• [DATA EXCERPT]:
## BEGIN

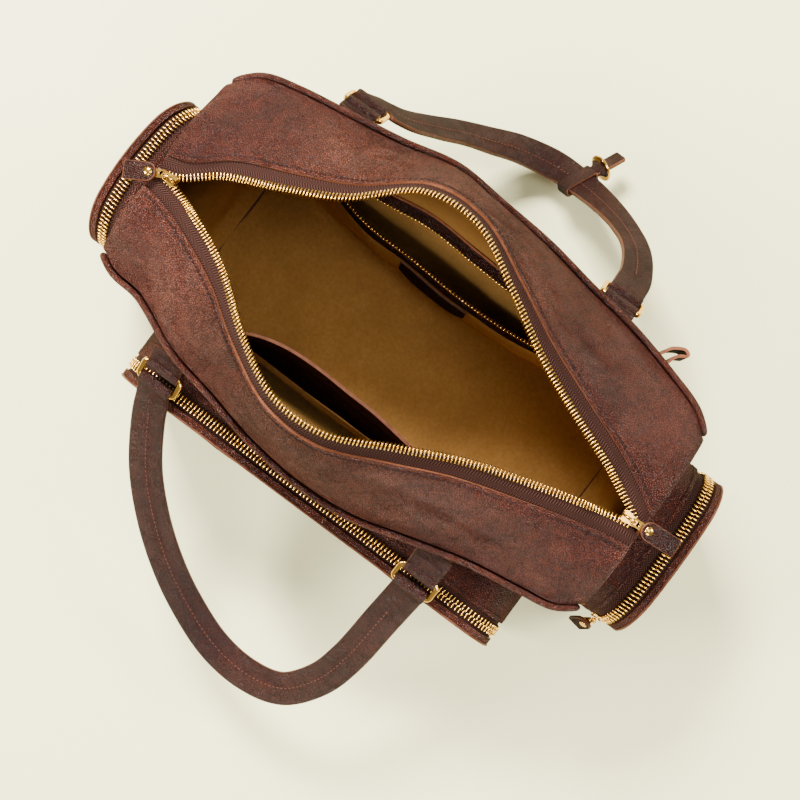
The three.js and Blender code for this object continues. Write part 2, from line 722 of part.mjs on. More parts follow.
// Closed shell from two stacks of rings; the last ring of each stack is filled across.
function dish(outer, inner) {
  const n = outer[0].length;
  const rows = outer.length;
  const points = [...outer.flat(), ...inner.flat()];
  const faces = [];
  const shift = rows * n;
  const centreOf = (ring) => {
    const c = ring.reduce((sum, p) => add3(sum, p), [0, 0, 0]);
    return [c[0] / n, c[1] / n, c[2] / n];
  };
  const top = points.push(centreOf(outer[rows - 1])) - 1;
  const low = points.push(centreOf(inner[rows - 1])) - 1;
  for (let j = 0; j < n; j += 1) {
    const k = (j + 1) % n;
    for (let i = 0; i < rows - 1; i += 1) {
      const a = i * n;
      const b = a + n;
      faces.push([a + j, b + j, b + k], [a + j, b + k, a + k]);
      const c = shift + a;
      const d = shift + b;
      faces.push([c + j, d + k, d + j], [c + j, c + k, d + k]);
    }
    const end = (rows - 1) * n;
    faces.push([end + j, top, end + k], [shift + end + j, shift + end + k, low]);
    faces.push([j, k, shift + k], [j, shift + k, shift + j]);
  }
  return solid(points, faces);
}

// Handle path in space for one side.
function handlePoint(side, t) {
  const arch = side > 0 ? backArch : frontArch;
  const reach = side > 0 ? backHandleReach : frontHandleReach;
  const drop = side > 0 ? backHandleDrop : frontHandleDrop;
  const start = ringBar(side, -1)[1];
  const y = mix(Math.abs(start), reach, along(arch, 'out', t));
  const x = along(arch, 'across', t) * topLength / 2;
  return [x, side * y, ringHeight - 4 - drop * along(arch, 'drop', t)];
}

// Rings: centre and slope of each, and the bar the handle hangs on.
const ringSpots = {
  front: { left: [-104, 100], right: [88.5, 106], slope: 0.58 },
  back: { left: [-102.5, 103.5], right: [88.5, 100.5], slope: 0.9 },
};
function ringFrame(side, hand) {
  const group = side > 0 ? ringSpots.back : ringSpots.front;
  const spot = hand < 0 ? group.left : group.right;
  const centre = [spot[0], side * spot[1], ringHeight];
  const out = [0, side * Math.cos(group.slope), -Math.sin(group.slope)];
  return { centre, out };
}
function ringBar(side, hand) {
  const { centre, out } = ringFrame(side, hand);
  return add3(centre, out, ringWidth / 2 - ringWire / 2);
}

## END

Return each line of the data exactly as written above.

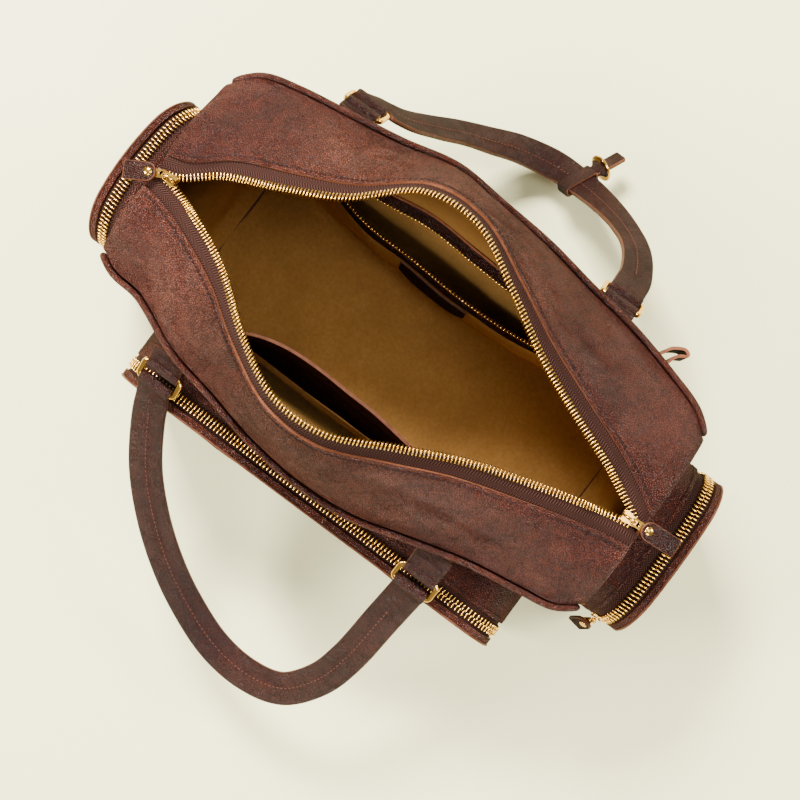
The three.js and Blender code for this object continues. Write part 2, from line 722 of part.mjs on. More parts follow.
// Closed shell from two stacks of rings; the last ring of each stack is filled across.
function dish(outer, inner) {
  const n = outer[0].length;
  const rows = outer.length;
  const points = [...outer.flat(), ...inner.flat()];
  const faces = [];
  const shift = rows * n;
  const centreOf = (ring) => {
    const c = ring.reduce((sum, p) => add3(sum, p), [0, 0, 0]);
    return [c[0] / n, c[1] / n, c[2] / n];
  };
  const top = points.push(centreOf(outer[rows - 1])) - 1;
  const low = points.push(centreOf(inner[rows - 1])) - 1;
  for (let j = 0; j < n; j += 1) {
    const k = (j + 1) % n;
    for (let i = 0; i < rows - 1; i += 1) {
      const a = i * n;
      const b = a + n;
      faces.push([a + j, b + j, b + k], [a + j, b + k, a + k]);
      const c = shift + a;
      const d = shift + b;
      faces.push([c + j, d + k, d + j], [c + j, c + k, d + k]);
    }
    const end = (rows - 1) * n;
    faces.push([end + j, top, end + k], [shift + end + j, shift + end + k, low]);
    faces.push([j, k, shift + k], [j, shift + k, shift + j]);
  }
  return solid(points, faces);
}

// Handle path in space for one side.
function handlePoint(side, t) {
  const arch = side > 0 ? backArch : frontArch;
  const reach = side > 0 ? backHandleReach : frontHandleReach;
  const drop = side > 0 ? backHandleDrop : frontHandleDrop;
  const start = ringBar(side, -1)[1];
  const y = mix(Math.abs(start), reach, along(arch, 'out', t));
  const x = along(arch, 'across', t) * topLength / 2;
  return [x, side * y, ringHeight - 4 - drop * along(arch, 'drop', t)];
}

// Rings: centre and slope of each, and the bar the handle hangs on.
const ringSpots = {
  front: { left: [-104, 100], right: [88.5, 106], slope: 0.58 },
  back: { left: [-102.5, 103.5], right: [88.5, 100.5], slope: 0.9 },
};
function ringFrame(side, hand) {
  const group = side > 0 ? ringSpots.back : ringSpots.front;
  const spot = hand < 0 ? group.left : group.right;
  const centre = [spot[0], side * spot[1], ringHeight];
  const out = [0, side * Math.cos(group.slope), -Math.sin(group.slope)];
  return { centre, out };
}
function ringBar(side, hand) {
  const { centre, out } = ringFrame(side, hand);
  return add3(centre, out, ringWidth / 2 - ringWire / 2);
}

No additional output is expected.